Here's the nub of the matter, as I see it: for Beall's proposal to be viable ‘out in the wild’ (as opposed to the controlled laboratory conditions of The Contradictory Christ and Divine Contradiction) it needs the support of a plausible epistemic theory according to which all of the following hold: (1) Christians are warranted in believing the claims expressed in the relevant Christian creeds; (2) Christians are warranted in believing that those claims are contradictory; (3) Christians are warranted in believing that there can be true contradictions; and (4) any intuitions or ‘seemings’ they have regarding the impossibility of contradictions do not constitute defeaters for any of the beliefs in (1)–(3). Consider this, then, a friendly invitation to fill in the blanks. Whether that requires an ‘elaborate epistemological story’ remains to be seen.
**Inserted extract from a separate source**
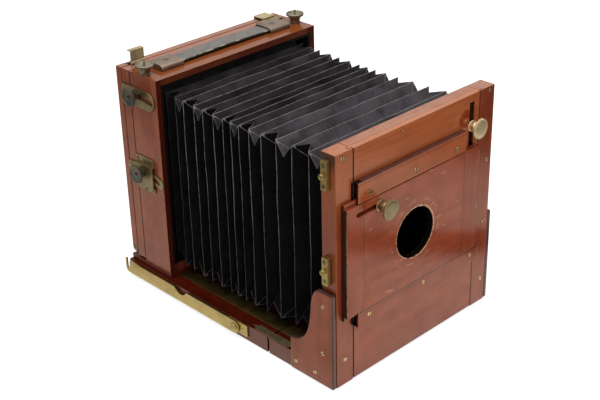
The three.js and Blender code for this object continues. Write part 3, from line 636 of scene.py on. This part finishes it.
FINISHES = {
    "front_stile": wood("mahogany_stile", "Z", 0.85, top_from=287, black=stile_joint, recolour=darker_sides_faded_front),
    "front_top_rail": wood("mahogany_top_rail", "X", top_from=287, black=behind_the_panel),
    "front_bottom_rail": wood("mahogany_front_x", "X"),
    "cheek": wood("mahogany_cheek", "Z", 0.8, recolour=moulded_cheek, worn=0.2),
    "rising_panel": wood("mahogany_panel", "X", top_from=287, black=panel_opening, recolour=golden_top),
    "upper_board_rail": board_rail_wood("upper_board_rail", 1.0, 3.2, 0.5),
    "lower_board_rail": board_rail_wood("lower_board_rail", 0.9, 1.4, 0.95),
    "lens_board": lens_board_wood(), "bed_rail": RED_WOOD, "tail_rail": RED_WOOD, "rear_sole": RED_WOOD,
    "bed_board": BED_WOOD, "tail_board": BED_WOOD,
    "rear_frame": framed_wood("mahogany_rear", 40, 279.5, 120.1, 0.95, 0.75, (0.21, 0.058, 0.011)),
    "swing_frame": framed_wood("mahogany_swing", 58, 272, 112),
    "screen_frame": framed_wood("mahogany_screen", 84, 244, 102),
    "ground_glass": screen_glass(), "handle_strap": LEATHER, "bellows": CLOTH, "handle_cap": CAP_BRASS,
    "link_guide": OLD_BRASS, "slotted_plate": OLD_BRASS, "swing_link": OLD_BRASS, "catch": CATCH_BRASS,
    "top_thumbscrew": DARK_BRASS, "upper_knob": BLUE_BRASS, "mid_knob": BLUE_BRASS,
    "front_rack": RACK_BRASS, "tail_rack": RACK_BRASS,
    "front_hinge_leaf": LEAF_BRASS, "back_hinge_leaf": LEAF_BRASS,
}
ROUNDED = {"rising_panel": 0.5, "ground_glass": 0.3, "rear_sole": 0.8, "cheek": 2.2, "handle_cap": 1.0}


def finish_nodes():
    """Gives every CAD node its material and softly rounded edges."""
    for name, node in NODES.items():
        key = name.removesuffix("_left").removesuffix("_right")
        material = FINISHES.get(key, BRASS)
        node.data.materials.clear()
        node.data.materials.append(material)
        is_wood = material.name.startswith("mahogany")
        node.modifiers.new("weld", "WELD").merge_threshold = 1e-5
        flatten = node.modifiers.new("flatten", "DECIMATE")
        flatten.decimate_type = "DISSOLVE"
        flatten.angle_limit = math.radians(1)
        bevel = node.modifiers.new("soften", "BEVEL")
        bevel.width = ROUNDED.get(key, 1.0 if is_wood else 0.35) * MM
        bevel.segments = 3 if is_wood else 2
        bevel.limit_method = "ANGLE"
        bevel.angle_limit = math.radians(40)
        bevel.harden_normals = True
        bevel.use_clamp_overlap = key != "cheek"


# ---------------- mesh building

class Builder:
    """Collects the vertices and faces of one piece, in metres."""

    def __init__(self):
        self.points, self.faces, self.tones = [], [], []

    def add(self, points, faces, tone=0):
        start = len(self.points)
        self.points.extend(points)
        self.faces.extend(tuple(start + i for i in face) for face in faces)
        self.tones.extend([tone] * len(faces))

    def make(self, name, material, body, slot, replaces=()):
        mesh = bpy.data.meshes.new(name)
        mesh.from_pydata([tuple(p) for p in self.points], [], self.faces)
        for tone in material if isinstance(material, tuple) else (material,):
            mesh.materials.append(tone)
        if any(self.tones):
            mesh.polygons.foreach_set("material_index", self.tones)
        mesh.validate()
        piece = new_object(name, mesh)
        mesh.shade_smooth()
        mesh.set_sharp_from_angle(angle=math.radians(35))
        if body:
            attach(piece, body)
        if replaces:
            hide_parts(*replaces)
        return piece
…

If metaphysical and epistemological neutrality are indeed virtues, they are relatively shallow ones. No doubt it's appealing for a theory to have a low price of entry, philosophically speaking. All else being equal, the fewer boxes one has to tick before signing on to the theory the better. Still, metaphysical and epistemological questions cannot be deferred indefinitely. We might not go looking for them, but they will come looking for us. Will the answers be friendly or hostile to our theories? We can't know unless we grapple with the questions. A safe neutrality can be maintained only at the cost of a suppressed curiosity.